## [EXERCISE OBJECTIVE]
Quote precisely the run of lines opening with the line containing "const paper = new" and closing with the line containing "cad_parts[node].hide_render = cad_parts[node].hide_viewport", and nothing else.

## [PROVIDED DATA]
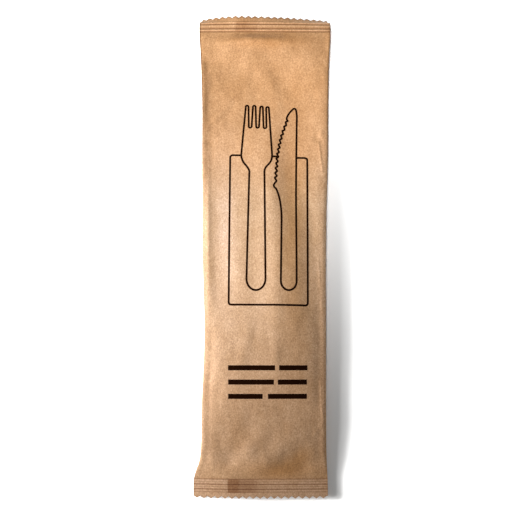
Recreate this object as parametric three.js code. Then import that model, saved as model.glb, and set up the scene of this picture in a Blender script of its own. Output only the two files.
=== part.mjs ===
import * as THREE from "three";

// Sealed cutlery pack. One sheet of kraft paper is folded into a flat tube round its contents, closed
// along the back by a fin seal and at both ends by crimped seals with a zigzag cut.
// It lies on its back. +Z comes out of the printed face, +Y points to the end whose flap curls down,
// +X is to the right when the printed face is read. Sizes are millimetres, angles are radians.

// Overall plan
const END_Y = 114.7;
const TOOTH_DEPTH = 0.9;
const HALF_TEETH = 40;
const LOW_HALF_TEETH = 38;
const LOW_OFFCUT = 0.5;
const SHEET = 0.15;

// End seals: where each seal meets the body, and the height of its middle
const TOP_SEAL_Y = 106.6;
const TOP_SEAL_Z = 4.4;
const LOW_SEAL_Y = -106.0;
const LOW_SEAL_Z = 2.0;

// Crimped ribs, and the stations that draw one rib
const RIB_PITCH = 2.2;
const RIB_HEIGHT = 0.16;
const RIB_COUNT = 2.5;
const RIB_STEPS = 4;

// Curl of the top flap: it bends down over a short run, most at its two corners
const CURL_START_Y = 112.1;
const CURL_RUN = 1.1;
const CURL_APEX_X = -11;
const CURL_LEFT_ANGLE = 1.3;
const CURL_RIGHT_ANGLE = 1.5;

// Edges of the pack in plan: left and right, from the low end to the top end
const LOW_LEFT_X = -32.4;
const LOW_RIGHT_X = 29.1;
const FLARE_LOW_Y = -104;
const FLARE_Y = -93;
const FOOT_LEFT_X = -29.3;
const FOOT_RIGHT_X = 28.6;
const WAIST_Y = -42;
const WAIST_LEFT_X = -28.2;
const WAIST_RIGHT_X = 28.9;
const CHEST_Y = 60;
const CHEST_LEFT_X = -29.8;
const CHEST_RIGHT_X = 30.8;
const TOP_LEFT_X = -31.4;
const TOP_RIGHT_X = 32.4;

// Section where the contents fill the pack
const FACE_Z = 8.1;
const CROWN = 0.5;
const SHOULDER_WIDTH = 7;
const WALL_TOP_Z = 4.9;
const WALL_FOOT_Z = 1.7;
const WALL_BULGE = 0.5;
const SOLE_WIDTH = 5;
const SOLE_HASTE = 1.5;

// Where the contents begin and end along the pack
const CONTENTS_TOP_Y = 70;
const CONTENTS_LOW_Y = -86;
const CONTENTS_SPANS = 9;

// Stations of the ramps between seals and contents, and of the flap, as shares of their length
const LOW_RAMP = [0.08, 0.2, 0.36, 0.56, 0.78, 1];
const TOP_RAMP = [0, 0.25, 0.5, 0.7, 0.85, 0.95, 1];
const FLAP = [0.35, 0.7, 1];

// Back fin: two layers folded flat towards the left
const FIN_ROOT_X = -2.3;
const FIN_FREE_X = -14.9;
const FIN_THICK = 2 * SHEET;
const FIN_GAP = 0.25;
const FIN_PRESSED_GAP = 0.02;
const FIN_LIE_WIDTH = 7;

const clamp = (value) => Math.min(1, Math.max(0, value));
const blend = (a, b, t) => a + (b - a) * t;
const ease = (t) => t * t * (3 - 2 * t);
const between = (a, b, y) => ease(clamp((y - a) / (b - a)));

// Plan of one edge: eased from the flared low seal to foot, waist, chest and top seal
function edge(y, low, foot, waist, chest, top) {
  if (y < FLARE_Y) {
    return blend(low, foot, between(FLARE_LOW_Y, FLARE_Y, y));
  }
  if (y < WAIST_Y) {
    return blend(foot, waist, between(FLARE_Y, WAIST_Y, y));
  }
  if (y < CHEST_Y) {
    return blend(waist, chest, between(WAIST_Y, CHEST_Y, y));
  }
  return blend(chest, top, between(CHEST_Y, TOP_SEAL_Y, y));
}

const leftEdge = (y) => edge(y, LOW_LEFT_X, FOOT_LEFT_X, WAIST_LEFT_X, CHEST_LEFT_X, TOP_LEFT_X);
const rightEdge = (y) => edge(y, LOW_RIGHT_X, FOOT_RIGHT_X, WAIST_RIGHT_X, CHEST_RIGHT_X, TOP_RIGHT_X);

// How far the section is filled: 0 in the seals, 1 over the contents
function fullness(y) {
  const low = clamp((y - LOW_SEAL_Y) / (CONTENTS_LOW_Y - LOW_SEAL_Y));
  const top = clamp((TOP_SEAL_Y - y) / (TOP_SEAL_Y - CONTENTS_TOP_Y));
  return Math.sin(low * Math.PI / 2) * Math.sin(top * Math.PI / 2);
}

// Height of the crimp at a distance into the seal
function rib(distance) {
  if (distance <= 0 || distance >= RIB_COUNT * RIB_PITCH) {
    return 0;
  }
  return RIB_HEIGHT * Math.sin(2 * Math.PI * distance / RIB_PITCH);
}

function sealHeight(y) {
  const middle = blend(LOW_SEAL_Z, TOP_SEAL_Z, between(LOW_SEAL_Y, TOP_SEAL_Y, y));
  return middle + rib(y - TOP_SEAL_Y) + rib(LOW_SEAL_Y - y);
}

// Quarter-round rise over a width, from 0 at the edge to 1
function round(distance, width) {
  const t = 1 - clamp(distance / width);
  return Math.sqrt(1 - t * t);
}

// Stations along the pack: close in the crimps, wide over the contents
function stations() {
  const list = [-END_Y];
  const steps = RIB_STEPS * RIB_COUNT;
  for (let i = steps; i >= 0; i -= 1) {
    list.push(LOW_SEAL_Y - i * RIB_PITCH / RIB_STEPS);
  }
  for (const share of LOW_RAMP) {
    list.push(blend(LOW_SEAL_Y, CONTENTS_LOW_Y, share));
  }
  for (let i = 1; i < CONTENTS_SPANS; i += 1) {
    list.push(blend(CONTENTS_LOW_Y, CONTENTS_TOP_Y, i / CONTENTS_SPANS));
  }
  for (const share of TOP_RAMP) {
    list.push(blend(CONTENTS_TOP_Y, TOP_SEAL_Y, share));
  }
  for (let i = 1; i < steps; i += 1) {
    list.push(TOP_SEAL_Y + i * RIB_PITCH / RIB_STEPS);
  }
  list.push(CURL_START_Y);
  for (const share of FLAP) {
    list.push(blend(CURL_START_Y, END_Y, share));
  }
  return list;
}

// The curled flap: the sheet beyond CURL_START_Y bends down in an arc, then runs straight on
function curl(point) {
  const run = point.y - CURL_START_Y;
  const left = point.x < CURL_APEX_X;
  const reach = left ? CURL_APEX_X - TOP_LEFT_X : TOP_RIGHT_X - CURL_APEX_X;
  const share = clamp(Math.abs(point.x - CURL_APEX_X) / reach);
  const angle = (left ? CURL_LEFT_ANGLE : CURL_RIGHT_ANGLE) * share;
  if (run <= 0 || angle < 1e-4) {
    return point;
  }
  const bend = angle * Math.min(1, run / CURL_RUN);
  const radius = CURL_RUN / angle;
  const straight = Math.max(0, run - CURL_RUN);
  const lift = point.z - TOP_SEAL_Z;
  point.y = CURL_START_Y + (radius + lift) * Math.sin(bend) + straight * Math.cos(bend);
  point.z = TOP_SEAL_Z + (radius + lift) * Math.cos(bend) - radius - straight * Math.sin(bend);
  return point;
}

// Columns across the pack. At the top end they are evenly spaced, two to a tooth. At the low end the
// knife leaves two teeth fewer in half, and the last columns share the narrow offcut at the right.
const columns = Array.from({ length: HALF_TEETH + 1 }, (unused, k) => k);

function lowShare(k) {
  const width = LOW_RIGHT_X - LOW_LEFT_X;
  const pitch = (width - LOW_OFFCUT) / LOW_HALF_TEETH;
  const spare = LOW_OFFCUT / (HALF_TEETH - LOW_HALF_TEETH);
  return (Math.min(k, LOW_HALF_TEETH) * pitch + Math.max(0, k - LOW_HALF_TEETH) * spare) / width;
}

const shareAt = (k, y) => blend(lowShare(k), k / HALF_TEETH, between(LOW_SEAL_Y, TOP_SEAL_Y, y));
const seamColumn = (x) => Math.round((x - WAIST_LEFT_X) / (WAIST_RIGHT_X - WAIST_LEFT_X) * HALF_TEETH);
const rootColumn = seamColumn(FIN_ROOT_X);
const freeColumn = seamColumn(FIN_FREE_X);

// One closed loop of the section. Order: left wall, printed face, right wall, back panel and the under
// side of the fin, the fin's upper side back to its root, the back panel left of the seam.
function section(y, last) {
  const full = fullness(y);
  const settled = clamp(full * SOLE_HASTE);
  const middle = sealHeight(y);
  const left = leftEdge(y);
  const right = rightEdge(y);
  const inset = WALL_BULGE * full;
  const columnX = (k) => blend(left + inset, right - inset, shareAt(k, y));
  const gap = blend(FIN_PRESSED_GAP, FIN_GAP, full);
  const isTip = (k) => k % 2 === 1 && (y > 0 || k < LOW_HALF_TEETH);
  const columnY = (k) => (last && !isTip(k) ? y - Math.sign(y) * TOOTH_DEPTH : y);
  const face = (k) => {
    const x = columnX(k);
    const inward = Math.min(x - left, right - x);
    const across = 2 * k / HALF_TEETH - 1;
    const filled = blend(WALL_TOP_Z, FACE_Z, round(inward, SHOULDER_WIDTH)) + CROWN * (1 - across * across);
    return blend(middle + SHEET, filled, full);
  };
  const sole = (k) => {
    const x = columnX(k);
    const inward = Math.min(x - left, right - x);
    return WALL_FOOT_Z * (1 - round(inward, SOLE_WIDTH));
  };
  // height of the back panel over the floor where the fin lies under it
  const panelLift = (k) => {
    if (k >= rootColumn) {
      return 0;
    }
    const beyond = columnX(freeColumn) - columnX(k);
    return (FIN_THICK + gap) * (1 - ease(clamp(beyond / FIN_LIE_WIDTH)));
  };
  const points = [];
  const put = (x, yy, z) => points.push(curl(new THREE.Vector3(x, yy, z)));
  const wallHigh = blend(middle + SHEET, WALL_TOP_Z, full);
  const wallLow = blend(middle - SHEET, WALL_FOOT_Z, settled);
  const wallZ = (wallHigh + wallLow) / 2;
  put(left, columnY(0), wallZ);
  for (const k of columns) {
    put(columnX(k), columnY(k), face(k));
  }
  put(right, columnY(HALF_TEETH), wallZ);
  for (let k = HALF_TEETH; k > rootColumn; k -= 1) {
    put(columnX(k), columnY(k), blend(middle - SHEET, sole(k), settled));
  }
  for (let k = rootColumn; k >= freeColumn; k -= 1) {
    put(columnX(k), columnY(k), blend(middle - SHEET - gap - FIN_THICK, 0, settled));
  }
  for (let k = freeColumn; k < rootColumn; k += 1) {
    put(columnX(k), columnY(k), blend(middle - SHEET - gap, FIN_THICK, settled));
  }
  put(columnX(rootColumn), columnY(rootColumn), blend(middle - SHEET - gap, FIN_THICK, settled));
  for (let k = rootColumn - 1; k >= 0; k -= 1) {
    put(columnX(k), columnY(k), blend(middle - SHEET, sole(k) + panelLift(k), settled));
  }
  return points;
}

// Index of each run of the loop
const faceAt = (k) => 1 + k;
const rightWallAt = HALF_TEETH + 2;
const soleAt = (k) => rightWallAt + 1 + HALF_TEETH - k;
const finTopAt = (k) => soleAt(freeColumn) + 1 + k - freeColumn;
const panelAt = (k) => finTopAt(rootColumn) + rootColumn - k;

// Caps one end: the zigzag wall between the printed face and the back, and the wall of the fin
function cap(triangles, start, flip) {
  const add = (a, b, c) => {
    triangles.push(flip ? [start + a, start + c, start + b] : [start + a, start + b, start + c]);
  };
  const quad = (a, b, c, d) => {
    add(a, b, c);
    add(a, c, d);
  };
  add(0, faceAt(0), panelAt(0));
  for (let k = 0; k < rootColumn; k += 1) {
    const under = k + 1 === rootColumn ? finTopAt(rootColumn) : panelAt(k + 1);
    quad(faceAt(k), faceAt(k + 1), under, panelAt(k));
  }
  for (let k = freeColumn; k < rootColumn; k += 1) {
    quad(finTopAt(k), finTopAt(k + 1), soleAt(k + 1), soleAt(k));
  }
  const apex = finTopAt(rootColumn);
  add(apex, faceAt(rootColumn), faceAt(rootColumn + 1));
  add(apex, faceAt(rootColumn + 1), soleAt(rootColumn + 1));
  add(apex, soleAt(rootColumn + 1), soleAt(rootColumn));
  for (let k = rootColumn + 1; k < HALF_TEETH; k += 1) {
    quad(faceAt(k), faceAt(k + 1), soleAt(k + 1), soleAt(k));
  }
  add(faceAt(HALF_TEETH), rightWallAt, soleAt(HALF_TEETH));
}

function packGeometry() {
  const rows = stations();
  const loops = rows.map((y, i) => section(y, i === 0 || i === rows.length - 1));
  const size = loops[0].length;
  const triangles = [];
  for (let i = 0; i + 1 < loops.length; i += 1) {
    for (let j = 0; j < size; j += 1) {
      const a = i * size + j;
      const b = i * size + (j + 1) % size;
      triangles.push([a, b, b + size], [a, b + size, a + size]);
    }
  }
  cap(triangles, 0, true);
  cap(triangles, (loops.length - 1) * size, false);
  const geometry = new THREE.BufferGeometry();
  const positions = loops.flat().flatMap((point) => [point.x, point.y, point.z]);
  geometry.setAttribute("position", new THREE.Float32BufferAttribute(positions, 3));
  geometry.setIndex(triangles.flat());
  geometry.computeVertexNormals();
  return geometry;
}

const paper = new THREE.MeshStandardMaterial({ color: 0xc99b6d, roughness: 0.85, metalness: 0 });
const pack = new THREE.Mesh(packGeometry(), paper);
pack.name = "sealed_pack";

const group = new THREE.Group();
group.name = "cutlery_pack";
group.add(pack);

export default group;
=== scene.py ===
import math

import bpy
import numpy as np
from bpy.props import FloatProperty, FloatVectorProperty, IntProperty, PointerProperty
from bpy.types import Operator, Panel, PropertyGroup
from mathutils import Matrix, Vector, noise


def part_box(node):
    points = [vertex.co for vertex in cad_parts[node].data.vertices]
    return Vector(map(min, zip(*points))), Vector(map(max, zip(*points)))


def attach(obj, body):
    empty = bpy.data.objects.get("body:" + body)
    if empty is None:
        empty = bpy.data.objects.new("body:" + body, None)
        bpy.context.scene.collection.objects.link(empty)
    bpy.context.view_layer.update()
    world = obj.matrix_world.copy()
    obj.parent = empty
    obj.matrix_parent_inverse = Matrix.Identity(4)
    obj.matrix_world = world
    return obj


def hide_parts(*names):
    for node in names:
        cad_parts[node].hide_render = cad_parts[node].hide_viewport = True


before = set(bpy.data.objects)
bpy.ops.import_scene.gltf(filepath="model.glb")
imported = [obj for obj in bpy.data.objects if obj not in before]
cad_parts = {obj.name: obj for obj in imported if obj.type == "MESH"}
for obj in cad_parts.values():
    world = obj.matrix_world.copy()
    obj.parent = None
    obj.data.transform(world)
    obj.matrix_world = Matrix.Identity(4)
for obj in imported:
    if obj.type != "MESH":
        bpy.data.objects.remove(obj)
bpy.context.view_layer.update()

bl_info = {
    "name": "Sealed Cutlery Pack",
    "version": (1, 0, 0),
    "blender": (4, 5, 0),
    "location": "3D View > Sidebar > Cutlery Pack",
    "description": "Builds a sealed kraft-paper cutlery pouch with its print, and a stage",
    "category": "Add Mesh",
}

MM = 0.001
NODE = "sealed_pack"

# Corners of the plain solid that the pouch takes the place of, in millimetres
BOX_LOW, BOX_HIGH = ([round(c / MM, 1) for c in corner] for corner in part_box(NODE))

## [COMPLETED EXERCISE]
const paper = new THREE.MeshStandardMaterial({ color: 0xc99b6d, roughness: 0.85, metalness: 0 });
const pack = new THREE.Mesh(packGeometry(), paper);
pack.name = "sealed_pack";

const group = new THREE.Group();
group.name = "cutlery_pack";
group.add(pack);

export default group;
=== scene.py ===
import math

import bpy
import numpy as np
from bpy.props import FloatProperty, FloatVectorProperty, IntProperty, PointerProperty
from bpy.types import Operator, Panel, PropertyGroup
from mathutils import Matrix, Vector, noise


def part_box(node):
    points = [vertex.co for vertex in cad_parts[node].data.vertices]
    return Vector(map(min, zip(*points))), Vector(map(max, zip(*points)))


def attach(obj, body):
    empty = bpy.data.objects.get("body:" + body)
    if empty is None:
        empty = bpy.data.objects.new("body:" + body, None)
        bpy.context.scene.collection.objects.link(empty)
    bpy.context.view_layer.update()
    world = obj.matrix_world.copy()
    obj.parent = empty
    obj.matrix_parent_inverse = Matrix.Identity(4)
    obj.matrix_world = world
    return obj


def hide_parts(*names):
    for node in names:
        cad_parts[node].hide_render = cad_parts[node].hide_viewport = True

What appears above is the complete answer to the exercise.